You are right. The reason for that is we play a quasi-regulatory function. We have a twin role with the customers: we regulate them and also seek business from them. Whether it is the broker intermediary or a corporate who listed with us, being a frontline regulator makes our role a little different from a normal corporate that has just a business development role. In some sense, we are evolved as regulatory entities in the last so many years. If anything, it is the business role that has come on to us.
So it is always a balance that you have to strike between not compromising on the health and governance and the practices of the business that you run, as ultimately there is one factor we all stand out for and that is trust. At the same time, one should not lose the ability to create new products and different customer needs and must spend enough time and effort in educating and being aware of people’s needs.
For the entire market, it is a fine balancing act and that’s what makes it very interesting.
Technology and NSE
It is easy to get carried away and introduce the latest technology. But, that is not always the best solution, as technology sub serves business purpose and that was something we strongly recognised at NSE from the very beginning. As is often said, it is important to evaluate technology from what it is delivering for the business.

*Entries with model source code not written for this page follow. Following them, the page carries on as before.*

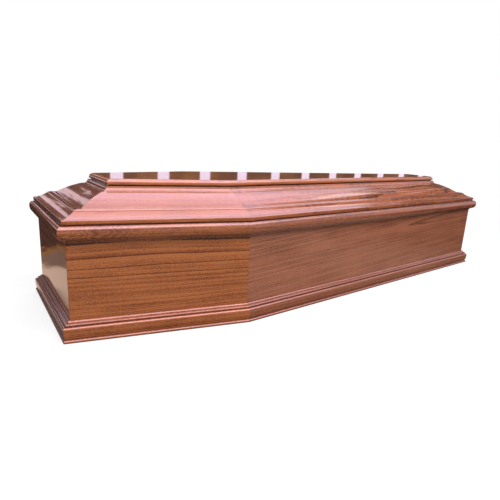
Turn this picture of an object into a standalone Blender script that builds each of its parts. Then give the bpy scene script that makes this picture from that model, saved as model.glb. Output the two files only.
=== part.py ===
"""Wooden coffin: a six-sided box with a moulded base and rim, and a stepped lid that lifts off."""
import math

import bmesh
import bpy
from mathutils import Vector

# Plan of the box, taken on the outer faces of its walls. The head is at -X and the feet at +X.
WALL_LENGTH = 1.960
HEAD_WIDTH = 0.453
SHOULDER_WIDTH = 0.664
FOOT_WIDTH = 0.426
SHOULDER_FROM_HEAD = 0.517

# Boards of the box
BOX_HEIGHT = 0.3277
WALL_THICK = 0.022
BOTTOM_THICK = 0.018
JOINT_GAP = 0.0003

# Base moulding, from the floor up: foot bead, face with a round nose, step bead, cap bead.
# A quirk is the narrow groove beside a bead, and a ledge is the level width between two members.
FOOT_BEAD_RADIUS = 0.0048
FOOT_BEAD_PROUD = 0.0005
FOOT_QUIRK_HEIGHT = 0.0044
FACE_HEIGHT = 0.0264
FACE_BATTER = 0.0022
FACE_BULGE = 0.0007
NOSE_RADIUS = 0.0060
NOSE_LEDGE = 0.0046
STEP_BEAD_RADIUS = 0.0028
STEP_LEDGE = 0.0046
CAP_BEAD_RADIUS = 0.0056
QUIRK_WIDTH = 0.0014

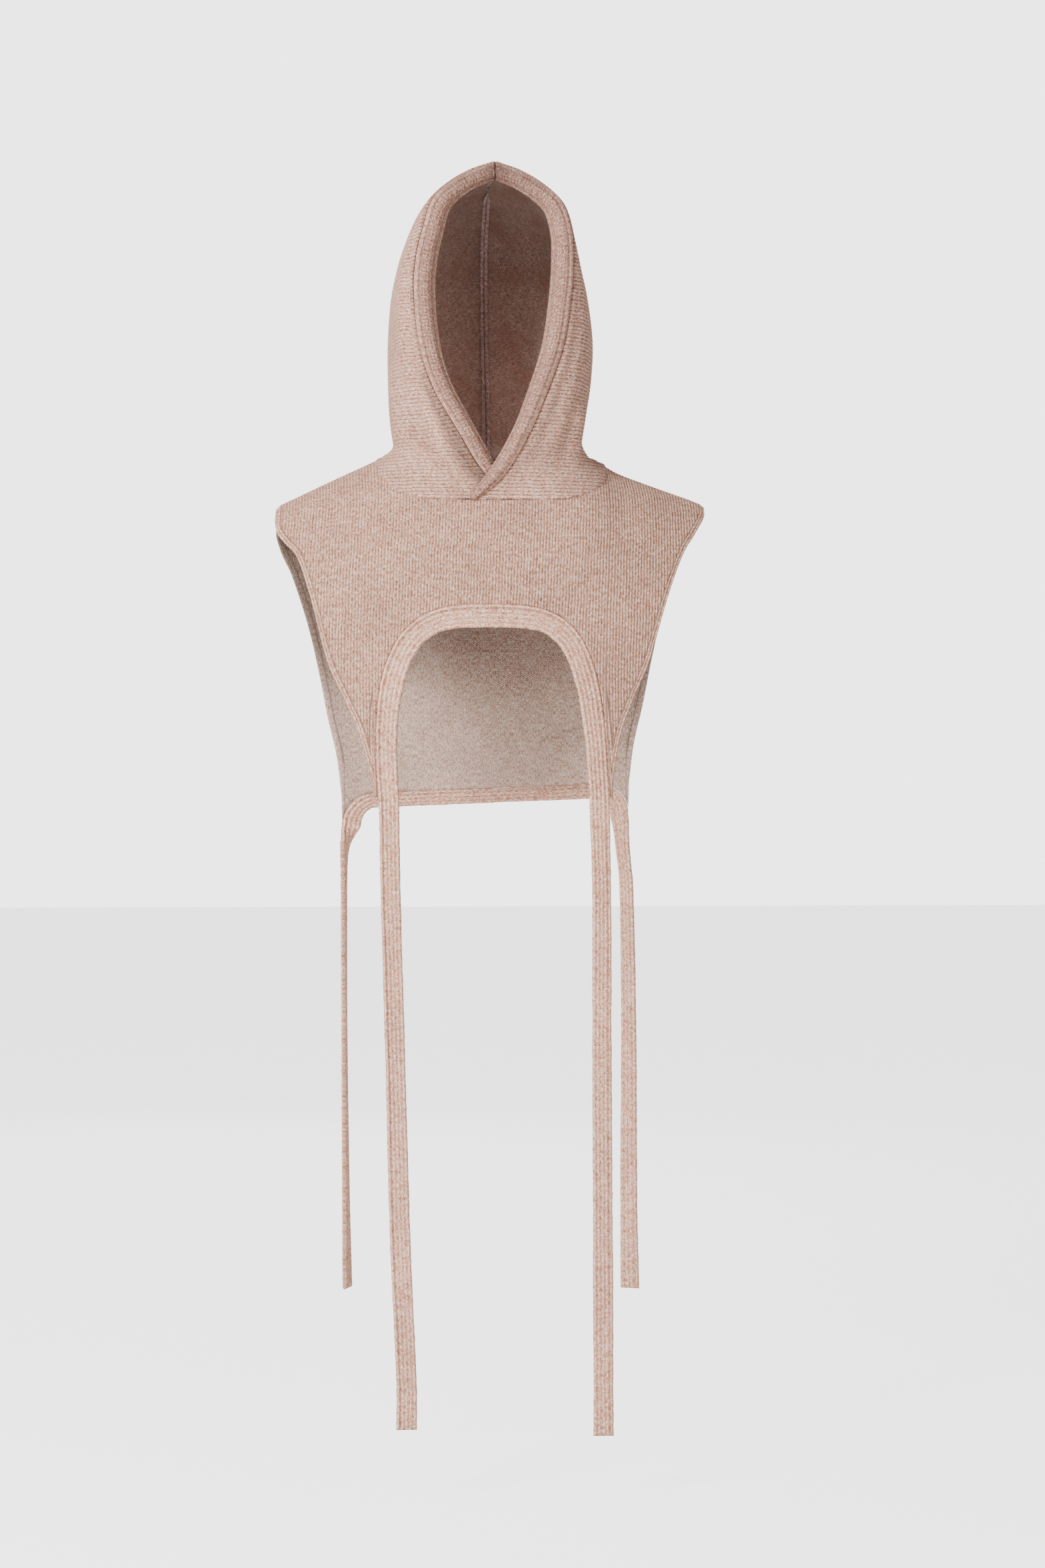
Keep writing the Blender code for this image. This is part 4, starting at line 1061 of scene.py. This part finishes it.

In each period of our lives, technology serves a different role. In the first 5 years, it played a huge role in inclusion and penetration. In the second few years, the functionality, richness, launching different types of products became a big thing. Then it was about performance, latency and so on. Today, the biggest role that technology is playing is how to secure your organisation better whether it is cyber resilience, robustness, backups or disaster planning. The era now is to see how technology can help build stronger organisations.
Technology is continuously redefining our businesses and the ability to understand and incorporate what is happening outside you in the technology world is important.